Diário, 265

A noite nada debela, a si tudo aporta, involuntariamente e num silêncio estratigráfico, como as marés que se repetem numa ordem natural cuja força é diferente em acordo com as estações do ano. A noite revela-nos a terra do abandono, a névoa do esquecimento que se dissipa e trai. Mas a noite não tem em si um acordo; é um caos ou uma série de gavetas por enumerar; um movimento ou um desejo; um lento vórtice que carece de sentido evidente, que instala entre o riso e a mudez; entre uma nebulosa e o resplendor do ouro. Da noite se espera a expectativa da decifração, mergulhamos nela como um consolo ou um desespero. Os seus limites são incomensuráveis, o seu conturbado ou ameno miolo um vagar de pensamentos e de intuições onde os fragmentos da experiência eclodem e se confrontam como relâmpagos, como espelhos, como lagos estagnados e virgens cuja profundidade é uma outra noite, ou a noite ela mesma na totalidade das suas formas.
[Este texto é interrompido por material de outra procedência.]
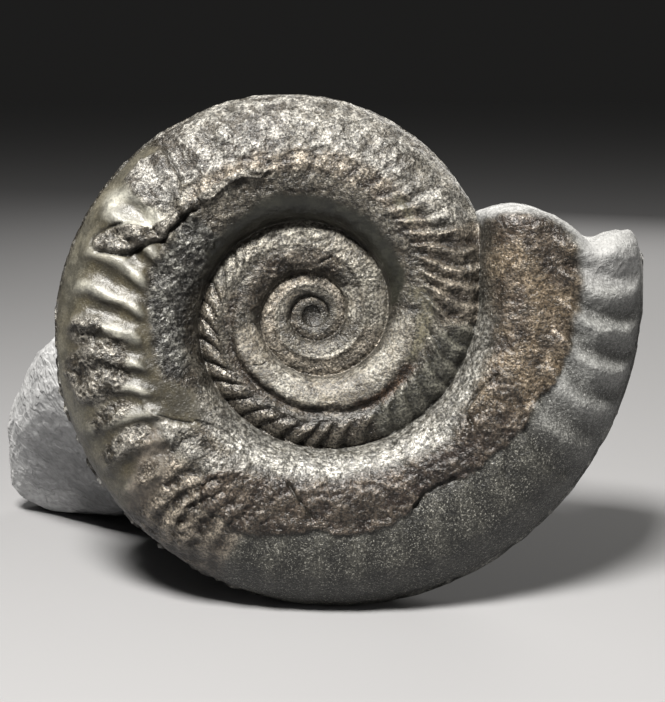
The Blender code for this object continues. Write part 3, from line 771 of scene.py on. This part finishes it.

A dramaticidade da noite, ou o seu êxtase, surgem como o sorriso intocável do anjo da Catedral de Reims que agrega em si a noite e o dia, a sombra e a luz, a pacificação e a tempestade; um sorriso que suporta as trevas. Já a obscuridade de Rembrandt é conhecimento puro. A noite feérica e melancólica de Van Gogh é uma paragem no tempo aguardando um futuro que o pintor não vislumbra, que é, em suma, inexistente, ou, melhor, se encontra prisioneiro das circunstâncias da sua vida. A angústia criativa que a noite traz consigo é o drama da incapacidade de esfacelar o silêncio, qualquer que seja a nossa localização, as nossas circunstâncias. Nada existe de mais ancestral e de mais esboçado do que a noite. Como a noite de Munch. Nada existe de mais misterioso do que a noite. Como a arte, o seu indecifrável é um dom dos nossos sentidos.